Killing Ground (2016) Review
Quick Film Info
Writer and Director: Damien Power.
Release: August 2017 in Australia. Released by Hypergiant Films.
Genre: Survival horror.
Budget: $1.3 million.
Shout out to Black Dirt for their awesome tracks throughout.
Starring: Aaron Pedersen, Ian Meadows, Harriet Dyer, and Aaron Glenane.
What's It About?
Ian and Samantha head to a national park, hoping that nature will give them space for some quiet time together. They arrive at an isolated campsite to find an SUV and a tent— no sign of the occupants. As night falls and the campers fail to return, Ian and Sam grow increasingly uneasy.
Trailer for Killing Ground
My Thoughts on Killing Ground
Some movies have an inherent ability to make you feel like they have knocked the wind out of you. It's not a feeling I go looking for when I want to watch a horror film. I like the tension and the scary and I often use my hand to block out overly gory scenes. I still appreciate the likes of Texas Chainsaw Massacre and Saw and others in that niche.
I really dig survival horror. Only last year, I got around to seeing Eden Lake (2008), but there's a few others I hold in high esteem; Rogue (2007) 28 Days Later (2002) and Zombieland (2009) to name a few.
Damien Power, the writer and director has just been noticed after having his film shown at Sundance to rave reviews, I can see why. I can also see why this film would be a little divisive when it comes to its audience.
There are so many things that cannot be said to stay well and truly out of spoiler territory. It's important not to go there because it really has some great techniques in its narrative that work ingeniously here. It made me appreciate the movie as a whole instead of resting my opinion on some of its Ozploitation cinema qualities only minus the comedic accent. Where Wolf Creek dives into over the top schlock, this remains firmly in terror territory.

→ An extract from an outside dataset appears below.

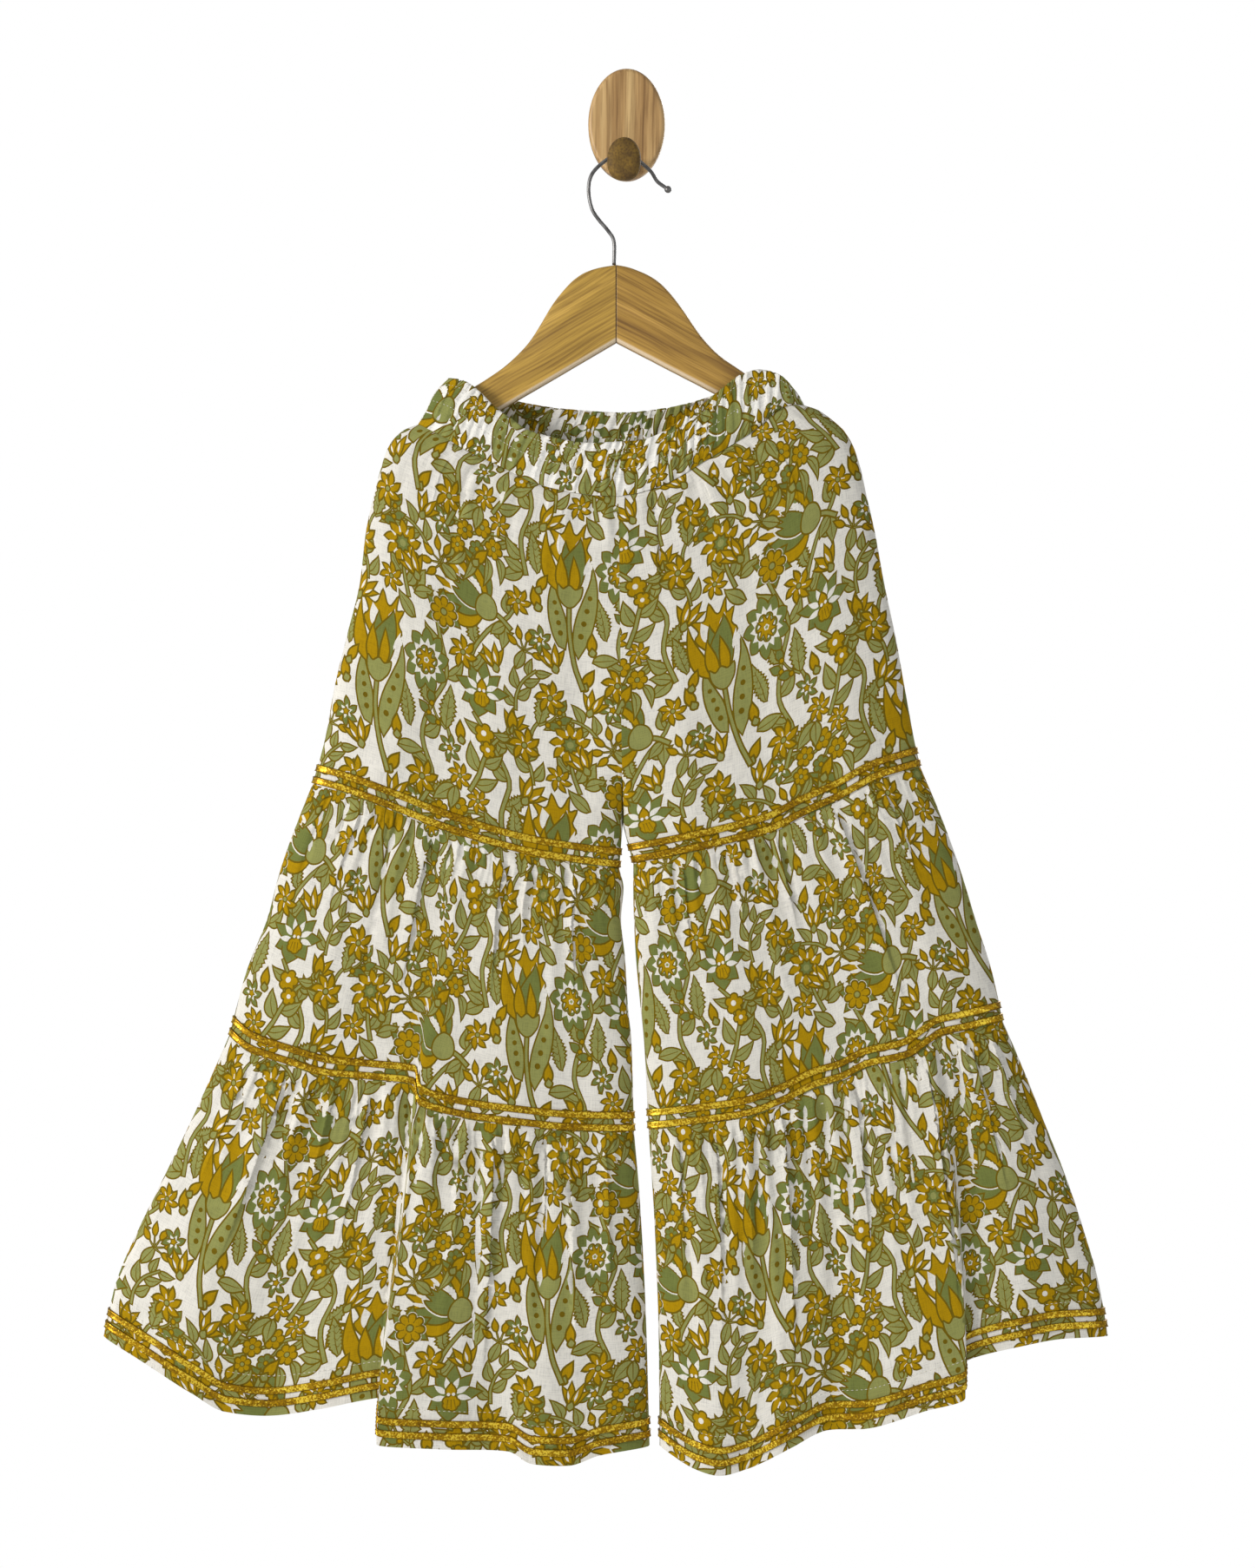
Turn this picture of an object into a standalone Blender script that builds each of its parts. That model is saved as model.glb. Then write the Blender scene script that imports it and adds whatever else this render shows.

I'm eternally grateful that Powers had the restraint to use my favorite technique of leaving the horrific scenes to the mind of the viewer. Usually reserved as a cost saving device, when the movie is good at what it wants to do. I am glad I wasn't subjected to endless scenes of heart-numbing violence. It really may have been too much.
Killing Ground creeps along quite acrimoniously at first. Just enough character development to become invested in everyone in the cast, a rarity I know. Even the antagonists German and Chook (Aaron Pedersen and Aaron Glenane) get dealt with in a subjective way. Both normal enough that they're interesting but horrid enough that you don't want to get too close.
Be warned there is some sensitive content in this. Whether it is graphically shown or not, what I imagined in my mind will stay with my for some time. The story grips you with a heavy bar and beats you down over the course of the 88 minutes inside a tension filled hopefulness.
There are plot twists and turns peppered throughout the short run-time and everything is kept neat and tidy to keep you guessing after the credits roll. For me, another realization of the fate of one of the characters dawned on me as I was picking up my toddler from pre-school.
There are totally one or two plot holes I noticed and a few scripting foibles that could have been tighter but they are minor and didn't detract from the clever film this is. Sure it's been done before, but not like this.
This is not a feel good movie, but it's good enough that Powers has quit his job, this being his début feature film. He will now be working on his life's goal of being a film maker. His upcoming feature film isbased on a short film he did called ‘Peekaboo’ and boy, it looks like a good one. This is a man to look out for.
I give Killing Ground 4 pig hunting dogs out of 5.